§ **Your instructions**: Scan the data beneath this task and copy each line that includes "from".

§ **Data block**:
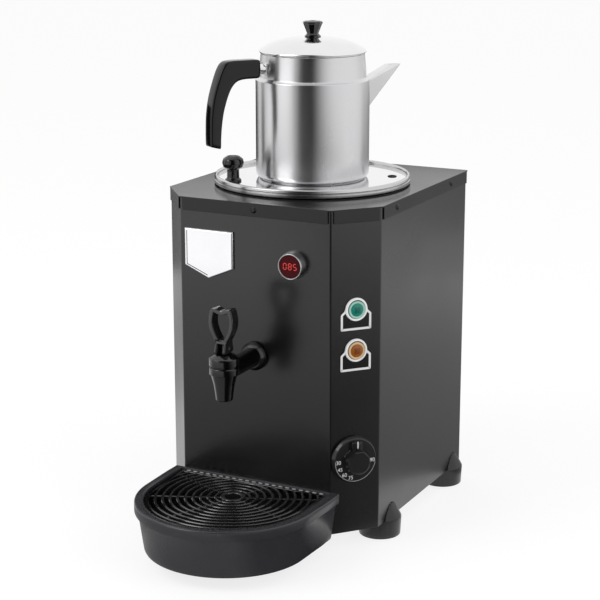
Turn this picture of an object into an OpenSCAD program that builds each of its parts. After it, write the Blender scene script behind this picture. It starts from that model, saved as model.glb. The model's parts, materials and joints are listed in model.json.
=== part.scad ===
// Hot water urn with a teapot on its lid. Millimetres, +Z up, the counter at z = 0, the tap towards -Y.
// The origin is under the middle of the whole outline.

/* [Casing] */
// Width of the casing
casing_w = 243; // [220:1:280]
// Depth of the casing
casing_d = 273; // [250:1:310]
// Height of the casing from its lower edge to the top of the cover
casing_h = 340; // [320:1:380]
// Sideways size of the two front corner chamfers
chamfer_x = 36; // [34:1:42]
// Fore and aft size of the two front corner chamfers
chamfer_y = 42; // [40:1:48]
// Thickness of the casing sheet
sheet = 1.2; // [0.8:0.1:1.5]
// Outer radius of the bends in the casing sheet
bend_r = 3; // [1.6:0.1:4]
// Width of the return flanges at the back of the casing
return_w = 14; // [12:1:18]
// Length of the flanges that the top cover folds down
flange_h = 14; // [12:0.5:16]
// Gap between the cover's flanges and the casing
cover_gap = 0.3; // [0.2:0.1:0.5]
// Length of the open notch at each corner of the cover's flanges
notch = 3; // [2:0.5:5]

/* [Feet] */
// Height of the feet under the casing
foot_h = 20; // [16:0.5:26]
// Radius of a foot
foot_r = 23; // [21:0.5:25]
// How far the fin of a foot climbs the side of the casing
fin_h = 16; // [12:0.5:22]
// Radius of the fin at its top
fin_top_r = 14; // [13.8:0.1:16]
// Distance from the centre of a foot to the side face of the casing
foot_inset = 13.2; // [10:0.1:13.5]
// Distance from the front face of the casing to the front feet
foot_front = 76; // [68:1:90]
// Distance from the back face of the casing to the rear feet
foot_rear = 22; // [18:1:40]

/* [Tank] */
// Outer radius of the water tank
tank_r = 97.5; // [90:0.5:98]
// Thickness of the tank wall
tank_wall = 1; // [0.8:0.1:1.5]
// Distance from the top of the cover to the underside of the tank
tank_h = 270; // [255:1:285]
// Distance from the middle of the casing to the tank axis, towards the front
tank_forward = 4; // [0:0.5:8]
// Width of the lip at the tank mouth
tank_lip = 3; // [2:0.5:4]
// Thickness of the insulation jacket
jacket = 10; // [8:0.5:12]
// Height of the collar on the tank mouth above the cover
collar_h = 3.5; // [3:0.1:5]
// Radius of the heating loop
loop_r = 50; // [42:1:60]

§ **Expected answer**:
Turn this picture of an object into an OpenSCAD program that builds each of its parts. After it, write the Blender scene script behind this picture. It starts from that model, saved as model.glb. The model's parts, materials and joints are listed in model.json.
// Height of the casing from its lower edge to the top of the cover
// Distance from the centre of a foot to the side face of the casing
// Distance from the front face of the casing to the front feet
// Distance from the back face of the casing to the rear feet
// Distance from the top of the cover to the underside of the tank
// Distance from the middle of the casing to the tank axis, towards the front